Self-compassion requires a lot of inner strength, says Deanna Denman, PhD, a clinical psychologist based in Charlotte, North Carolina.

To do so requires that we turn toward, rather than away from, challenging emotions and sensations, she explains.

“Turning toward difficult experiences and responding with self-compassion builds our ability to cope, and makes us stronger and more resilient.”

So how can you get better at practising self-compassion? Here are seven tips.

1. Check In With Yourself Throughout the Day

Denman suggests asking yourself, “What do I need right now?” It’s “the quintessential self-compassionate question,” she says. Maybe you need to take a half-hour break by yourself to recharge, or you need a nap or a reassuring conversation with a friend.

Part of caring for yourself is listening to and then addressing your needs.

2. Journal About Times You’re Hard on Yourself

Throughout the week, make note of times when you notice harsh self-talk or judgements about yourself, says Rebecca Marcus, a licensed clinical social worker and psychotherapist based in New York City. See if you notice any patterns, she suggests. And then ask yourself:

“How have harsh judgments and negative self-talk helped me? And what am I afraid will happen if I shift them?”

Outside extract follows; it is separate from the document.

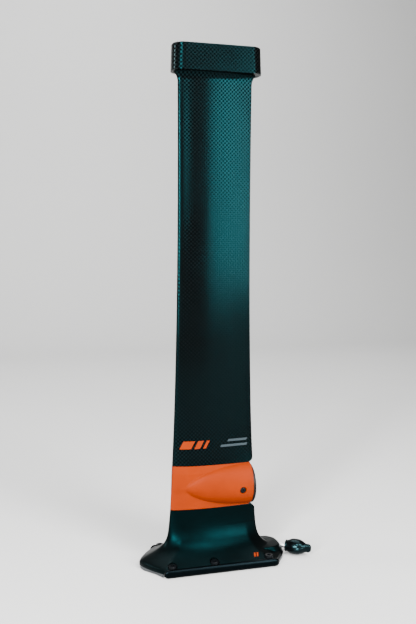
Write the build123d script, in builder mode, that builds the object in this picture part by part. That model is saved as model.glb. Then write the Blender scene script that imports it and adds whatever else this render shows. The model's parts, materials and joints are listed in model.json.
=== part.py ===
# Hydrofoil mast with a built-in motor mount, standing on its board end.
# Millimetres. +Z runs up the mast from the board face to the fuselage end,
# the leading edge faces -X, the trailing edge and the cable connector face +X,
# and the origin is the centre of the board face.
from build123d import *
from math import cos, radians, sin, sqrt
import os

os.makedirs("parts", exist_ok=True)

# ---------------------------------------------------------------- driving dimensions
MAST_TOP = 760.0            # underside of the fuselage block
BLOCK_TOP = 800.0           # fuselage seat
BAND_BOTTOM = 87.5          # lower edge of the motor mount
BAND_TOP = 157.0            # upper edge of the motor mount
JOINT_GAP = 0.15            # shadow line between mouldings

# blade sections, bottom to top: height, leading edge, trailing edge, thickness
BLADE = [
    (BAND_TOP + JOINT_GAP, -66.8, 64.6, 15.8),
    (245.0, -63.7, 62.1, 15.6),
    (340.0, -60.4, 60.4, 15.4),
    (461.0, -57.8, 59.4, 15.2),
    (613.0, -56.8, 59.8, 15.0),
    (748.0, -56.6, 61.2, 15.0),
]
ROOT_FLARE = [              # the blade spreads into the fuselage block
    BLADE[-1],
    (754.5, -58.4, 63.0, 17.6),
    (MAST_TOP, -63.5, 67.5, 26.0),
]
BAND = [
    (BAND_BOTTOM, -70.6, 67.0, 16.0),
    (BAND_TOP, -66.8, 64.6, 15.8),
]
THICKEST = 0.38             # share of the chord at which a section is thickest
STATIONS = (0.005, 0.02, 0.08, 0.2, THICKEST, 0.56, 0.74, 1.0)   # shares that shape a section
SHELL_WALL = 2.6
SPAR_FRONT, SPAR_REAR = -28.0, -4.0
CORE_BOTTOM, CORE_TOP = 172.0, 740.0

NECK_LE, NECK_TE, NECK_THICK = -60.0, 14.0, 10.0
NECK_BOTTOM = 14.0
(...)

3. Find Small Ways to Practise Self-Kindness in Difficult Moments

“Think: a cup of tea, watching a funny video (build up a ‘laughter library’ for hard days), journaling, short walks, prayer, or meditation,” Denman says. All of these rituals can soothe and nourish you.

4. Take a Course

The Center for Mindful Self-Compassion (where Hickman is a teacher) offers many programs, including “self-compassion for educators” and “self-compassion for teens.” These are typically eight weeks long, and you can take them online. Participants learn how to develop and finesse the skills of mindful self-compassion and silence their inner critics. Courses can be a great way to learn what self-compassion is and how you can apply it to your own life with the help of an expert, Hickman says.

5. When You’re Upset, Imagine Comforting Your Younger Self or a Favourite Baby Animal

“People often have difficulty giving themselves compassion,” says Adia Gooden, PhD, a clinical psychologist based in Evanston, Illinois, and host of the Unconditionally Worthy podcast. “Imagining offering something or someone else compassion can make it much easier and is still effective.”

Picture a baby deer, for example, with big innocent eyes and a sweet face, or maybe a helpless kitten abandoned by its mother. Imagine the comfort you would provide the animal, and then extend that same compassion to yourself, she says.

6. Try a Guided Meditation

Hickman provides recordings on his website that can help guide your self-compassion practice. There are also more than a dozen available on Neff’s website, including guides for doing a compassionate body scan, noting your emotions, taking a protective break, and working with the emotions in your body.

7. Don’t Get Frustrated if It Doesn’t Happen Right Away

Recognise that becoming self-compassionate will take time. “If you find that you’re self-critical or lacking in self-compassion, it didn’t start yesterday,” Hickman notes. “It’s probably been something of a lifelong practice that you’ve built up for whatever reason.” That means it would be unrealistic to expect yourself to change overnight.